有时候，我们需要将 PPT 文档中的所有图片保存到本地

只需要下面 3 步即可完成

遍历幻灯片内容区所有形状
过滤出形状类型为 MSO_SHAPE_TYPE.PICTURE 的图片形状，获取图片形状的二进制字节流
将图片字节流写入到文件中

def save_ppt_images(presentation, output_path):
    """
     保存ppt中所有图片
    [Python批量导出PPT中的图片素材](https://www.pythonf.cn/read/49552)
    :param presentation:
    :param output_path 保存目录
    :return:
    """

    print('幻灯片数目:', len(presentation.slides))

    # 遍历所有幻灯片
    for index_slide, slide in enumerate(presentation.slides):
        # 遍历所有形状
        for index_shape, shape in enumerate(slide.shapes):
            # 形状包含：文字形状、图片、普通形状等

            # 过滤出图片形状
            if shape.shape_type == MSO_SHAPE_TYPE.PICTURE:
                # 获取图片二进制字符流
                image_data = shape.image.blob

                # image/jpeg、image/png等
                image_type_pre = shape.image.content_type

                # 图片后缀名
                image_suffix = image_type_pre.split('/')[1]
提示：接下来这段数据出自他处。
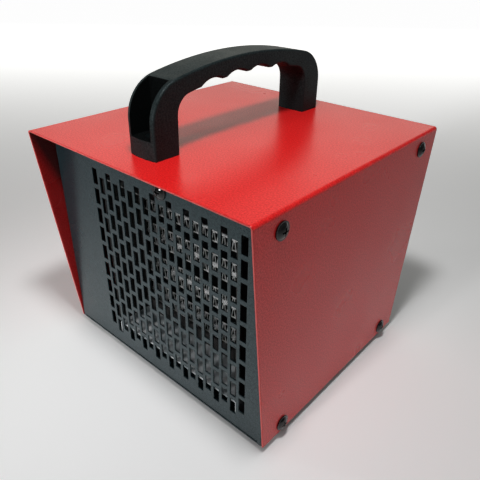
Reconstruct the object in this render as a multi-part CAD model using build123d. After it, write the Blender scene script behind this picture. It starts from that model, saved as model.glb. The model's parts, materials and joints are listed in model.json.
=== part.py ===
"""Portable forced air heater: a folded sheet case, a ceramic heating element, a square axial fan,
two rotary controls and a moulded bow handle.

The frame has +X to the right seen from the front, +Y to the rear and +Z up.
The origin is on the floor, under the middle of the case.
"""

from build123d import *
import math
import os

# ---------------------------------------------------------------- driving dimensions, millimetres

# Case
cover_width = 200.0          # across the side walls
cover_height = 167.0         # from the cover's lower edge to its top face
base_depth = 169.4           # front panel to rear panel
hood_overhang = 17.0         # how far the cover's top stands past each panel
sheet = 1.0                  # case sheet thickness
cover_bend = 2.2             # outer fold radius of the cover
panel_bend = 1.6             # outer fold radius of the panels and the tray
panel_flange = 12.0          # depth of the panels' side and foot flanges
panel_top_gap = 0.1          # panel top edge to the start of the cover's inner fold
tray_flange = 14.0           # height of the tray's side flanges
flange_gap = 0.7             # tray flange to panel flange
fold_relief = 5.0            # panel foot flange stops this far from the side flange
relief_cut = 1.0             # width of the corner relief notch

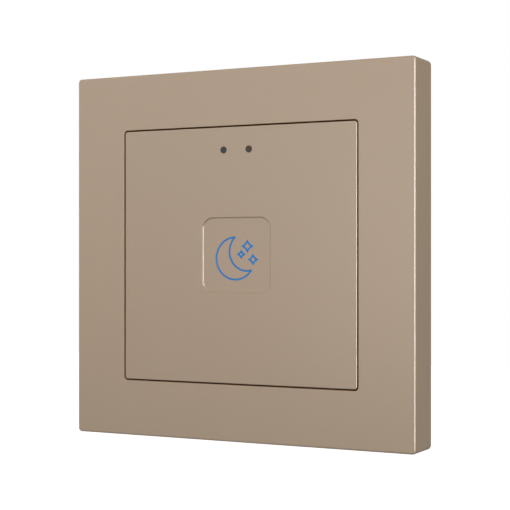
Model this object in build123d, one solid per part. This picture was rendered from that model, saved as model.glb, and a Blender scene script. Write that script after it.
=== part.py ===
"""Flush-mounted smart light switch: an 80 mm square cover frame round a 55 mm push key.

The origin is the middle of the wall surface behind the cover frame. Seen by someone who
faces the switch, +X is right and +Z is up; +Y points into the wall. Sizes are in millimetres.
"""
from build123d import *
from math import radians, sqrt, tan
import os

os.makedirs("parts", exist_ok=True)

# Cover frame: a hollow moulding that stands on the wall and ends in a retaining lip; its
# side walls lean outwards towards the wall by the draft that lets it leave its mould
FRAME_BORDER = 12.2
FRAME_DEPTH = 9.4
FRAME_DRAFT_DEG = 1.7
FRAME_CORNER_R = 0.8
FRAME_EDGE_R = 0.5
FRAME_WALL = 2.0
FRAME_SKIN = 2.0
FRAME_RIB = 1.0
FRAME_RIB_SPREAD = 30.0
FRAME_RIB_FOOT_GAP = 1.0
COLLAR_WALL = 2.2
OPENING_CORNER_R = 0.9
OPENING_EDGE_R = 0.1
LIP_THICK = 1.4
LIP_WIDTH = 2.4
LIP_RING_GAP = 0.8

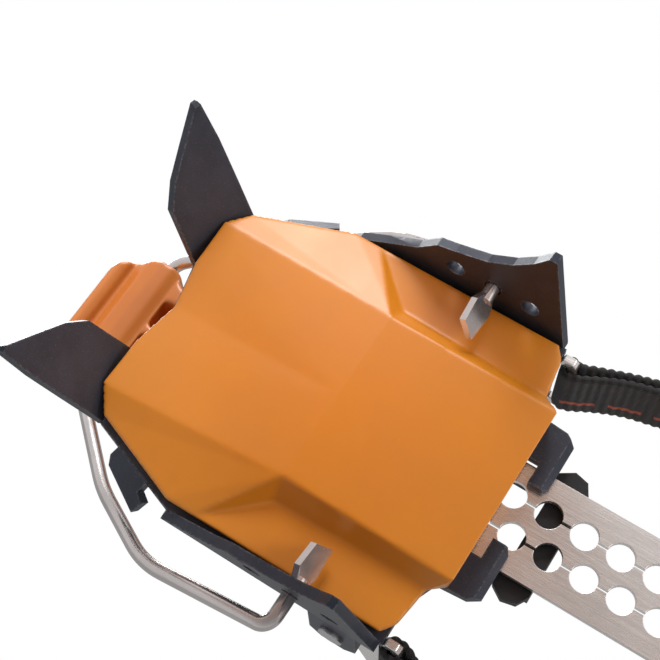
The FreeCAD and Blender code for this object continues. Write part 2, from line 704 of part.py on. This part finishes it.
os.makedirs("parts", exist_ok=True)
save("heel_frame", heel_frame())
save("front_frame", front_frame())
save("heel_snow_plate", heel_snow_plate())
save("front_snow_plate", front_snow_plate())
save("linking_bar", linking_bar())
save("bar_bridge", bar_bridge())
save("bridge_rivets", Part.makeCompound([rivet(x, y, plate_top + 1.5) for x, y in bridge_rivet_places()]))
save("adjuster_bracket", adjuster_bracket())
save("bracket_rivets", Part.makeCompound([rivet(x, y, plate_top + 1.5) for x, y in bracket_rivet_places()]))
save("adjuster_pin", adjuster_pin())
save("adjuster_lever", adjuster_lever())
save("adjuster_spring", adjuster_spring())
save("bar_bolts", Part.makeCompound([bolt(x) for x in bolt_places]))
save("bar_nuts", Part.makeCompound([nut(x) for x in bolt_places]))
save("heel_bail", heel_bail())
save("heel_lever", heel_lever())
save("toe_bail", toe_bail())
save("strap_link_left", strap_link(1))
save("strap_link_right", strap_link(-1))
save("link_rivets", link_rivets())
save("ankle_strap", webbing(strap_long_route, "ankle_strap"))
save("buckle_strap", webbing(strap_short_route, "buckle_strap"))
save("strap_tail", webbing(strap_tail_route, "strap_tail"))
save("buckle_ring_inner", d_ring(0))
save("buckle_ring_outer", d_ring(3.2))
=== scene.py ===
import math
import bpy
import bmesh
from mathutils import Matrix, Vector


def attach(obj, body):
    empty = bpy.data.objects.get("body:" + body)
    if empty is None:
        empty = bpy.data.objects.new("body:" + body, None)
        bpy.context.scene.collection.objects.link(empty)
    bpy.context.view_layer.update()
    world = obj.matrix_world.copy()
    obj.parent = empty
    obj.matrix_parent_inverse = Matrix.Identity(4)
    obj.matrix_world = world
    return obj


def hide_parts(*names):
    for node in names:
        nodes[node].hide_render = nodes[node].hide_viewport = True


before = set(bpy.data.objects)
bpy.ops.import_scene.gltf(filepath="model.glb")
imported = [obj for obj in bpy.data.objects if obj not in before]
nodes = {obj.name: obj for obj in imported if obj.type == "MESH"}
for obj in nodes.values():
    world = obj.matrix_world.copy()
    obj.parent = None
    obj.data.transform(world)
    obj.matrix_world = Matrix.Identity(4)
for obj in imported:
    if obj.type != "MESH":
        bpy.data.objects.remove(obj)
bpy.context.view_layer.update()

# The heel frame's front edge, the webbing's middle height and its rib spacing, in metres
heel_front = -0.029
strap_mid = 0.0437
rib_pitch = 0.0021

# Camera

camera = bpy.data.objects.new("camera", bpy.data.cameras.new("camera"))
bpy.context.scene.collection.objects.link(camera)
camera.data.lens = 82.06
camera.data.sensor_width = 36.0
camera.data.clip_start = 0.01
camera.data.clip_end = 20.0
camera.matrix_world = Matrix((
    (0.841613, -0.480662, 0.246275, 0.001854),
    (-0.539578, -0.767997, 0.345016, 0.105338),
    (0.023303, -0.423255, -0.905711, -0.288073),
    (0.0, 0.0, 0.0, 1.0),
))
bpy.context.scene.camera = camera

# Node helpers


def link(tree, out, into):
    tree.links.new(out, into)


def add(tree, kind, **values):
    """A node with its properties and unlinked inputs set."""
    node = tree.nodes.new(kind)
    for key, value in values.items():
        if key.startswith("in_"):
            name = key[3:].replace("_", " ")
            name = int(name) if name.isdigit() else name
            node.inputs[name].default_value = value
        else:
            setattr(node, key, value)
    return node


def new_group(name, inputs, outputs):
    """A node group with named sockets: (name, kind, default)."""
    tree = bpy.data.node_groups.new(name, "ShaderNodeTree")
    for label, kind, default in inputs:
        socket = tree.interface.new_socket(label, in_out="INPUT", socket_type=kind)
        if default is not None:
            socket.default_value = default
    for label, kind in outputs:
        tree.interface.new_socket(label, in_out="OUTPUT", socket_type=kind)
    return tree, tree.nodes.new("NodeGroupInput"), tree.nodes.new("NodeGroupOutput")


def value_mix(tree, factor, a, b):
    """A float between a and b; each may be a number or an output."""
    node = add(tree, "ShaderNodeMix", data_type="FLOAT")
    for socket, given in ((0, factor), (2, a), (3, b)):
        if isinstance(given, (int, float)):
            node.inputs[socket].default_value = given
        else:
            link(tree, given, node.inputs[socket])
    return node.outputs[0]


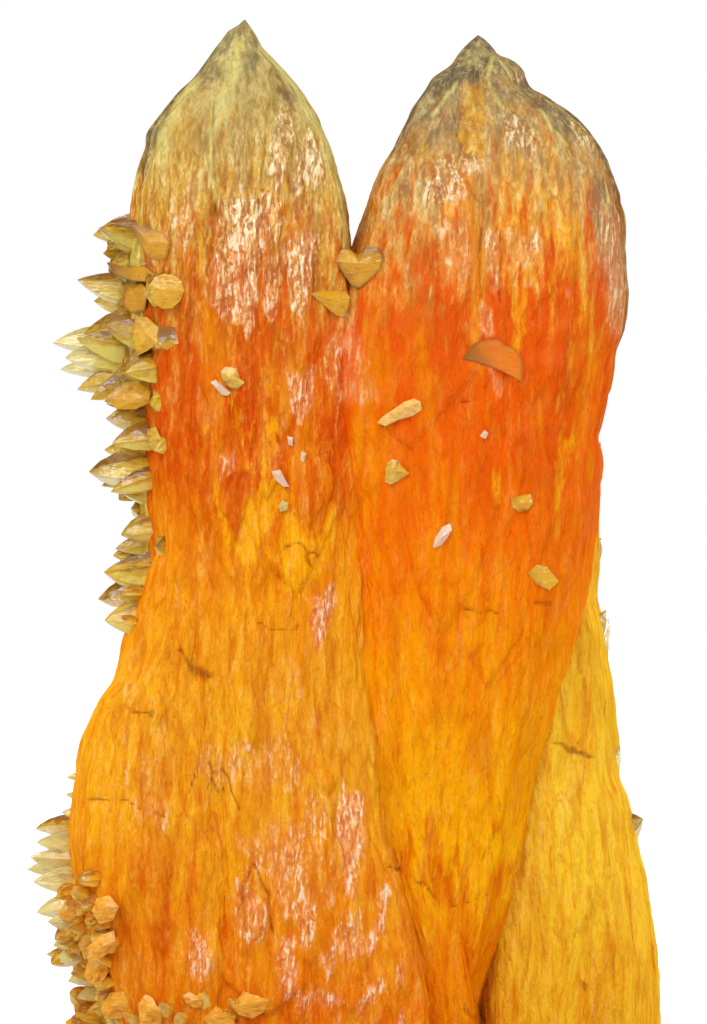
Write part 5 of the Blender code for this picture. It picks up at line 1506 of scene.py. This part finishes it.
def build_lights():
    """A white surround that is brightest behind the specimen, and small bright lights before it."""
    world = bpy.data.worlds.new("surround")
    world.use_nodes = True
    world.cycles_visibility.glossy = False
    s = Shading(world.node_tree)
    place = s.node("ShaderNodeTexCoord")
    parts = s.node("ShaderNodeSeparateXYZ", None, {0: place.outputs["Generated"]})
    behind = s.ease(Field(s, parts.outputs[1]), -0.2, 0.6)
    strength = WORLD_FRONT + (WORLD_BACK - WORLD_FRONT) * behind
    seen = s.field("ShaderNodeLightPath", None, None, "Is Camera Ray")
    shown = strength + seen * (1.0 - strength)
    white = s.node("ShaderNodeBackground", None, {"Color": (1, 1, 1, 1), "Strength": shown})
    s.node("ShaderNodeOutputWorld", None, {"Surface": white.outputs[0]})
    bpy.context.scene.world = world
    area_light("key", (-300, -600, 500), (260, 260), 1.5, diffuse=True)
    area_light("glint_right", (460, -480, 240), (200, 260), 2.4)
    area_light("glint_left", (-400, -520, 300), (200, 200), 1.8)
    area_light("glint_top", (60, -420, 560), (260, 160), 1.6)
    area_light("rim_right", (520, 120, 160), (120, 240), 1.0, (0.95, 0.93, 1.0))


def build_camera():
    """Level camera whose frame is the photograph's at the plane through the specimen's middle."""
    data = bpy.data.cameras.new("camera")
    data.sensor_width = SENSOR_MM
    data.lens = SENSOR_MM * CAMERA_DISTANCE_MM / (IMAGE_HEIGHT * PIXEL_MM)
    data.clip_start, data.clip_end = 0.01, 10.0
    camera = bpy.data.objects.new("camera", data)
    across = (IMAGE_WIDTH / 2 - CENTRE_PIXEL) * PIXEL_MM
    up = (FOOT_PIXEL - IMAGE_HEIGHT / 2) * PIXEL_MM
    camera.location = (Vector((across, -CAMERA_DISTANCE_MM, up)) + Vector(CENTRE_SHIFT)) * MM
    camera.rotation_euler = (math.radians(90), 0, 0)
    bpy.context.scene.collection.objects.link(camera)
    bpy.context.scene.camera = camera


def main():
    """Builds the specimen's six pieces, the floor, the lights and the camera."""
    left = grown_together("left_crystal", LEFT_CRYSTAL, SHOULDER_CRYSTAL)
    right = grown_together("right_crystal", RIGHT_CRYSTAL, REAR_CRYSTAL, CORE)
    depth = front_finder(left, right)
    amber = calcite_material()
    finish_mesh(left, amber, BODY_SHARP)
    finish_mesh(right, amber, BODY_SHARP)
    pale = pale_material()
    upper_hidden = [t for row in (HIDDEN_CRUSTS[0], HIDDEN_CRUSTS[2]) for t in hidden_teeth(*row)]
    lower_hidden = list(hidden_teeth(*HIDDEN_CRUSTS[1]))
    upper = [*flank_teeth(UPPER_CRUST, FLANK_AXIS, UPPER_SEED), *upper_hidden]
    upper += [t for row in FIELDS["upper"] for t in field_teeth(depth, *row)]
    lower = [*flank_teeth(LOWER_CRUST, FLANK_AXIS, LOWER_SEED), *lower_hidden]
    lower += [t for row in FIELDS["lower"] for t in field_teeth(depth, *row)]
    crusts = crust("upper_crust", upper, UPPER_BED), crust("lower_crust", lower, LOWER_BED)
    for piece in crusts:
        finish_mesh(piece, pale, SMALL_SHARP)
    scales = flank_teeth(EDGE_SCALES, REAR_AXIS, SCALE_SEED, SCALE_THICKNESS)
    finish_mesh(crust("edge_scales", scales), pale, SCALE_SHARP)
    lone = chips(front_finder(left, right, *crusts))
    finish_mesh(crust("lone_crystals", lone), pale, SMALL_SHARP)
    build_stage()
    build_lights()
    build_camera()
    bpy.context.scene.view_settings.view_transform = "Standard"


main()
                # 创建image文件夹保存抽出图片
                if not os.path.exists(output_path):
                    os.makedirs(output_path)

                # 图片保存路径
                output_image_path = output_path + random_str(10) + "." + image_suffix

                print(output_image_path)

                # 写入到新的文件中
                with open(output_image_path, 'wb') as file:
                    file.write(image_data)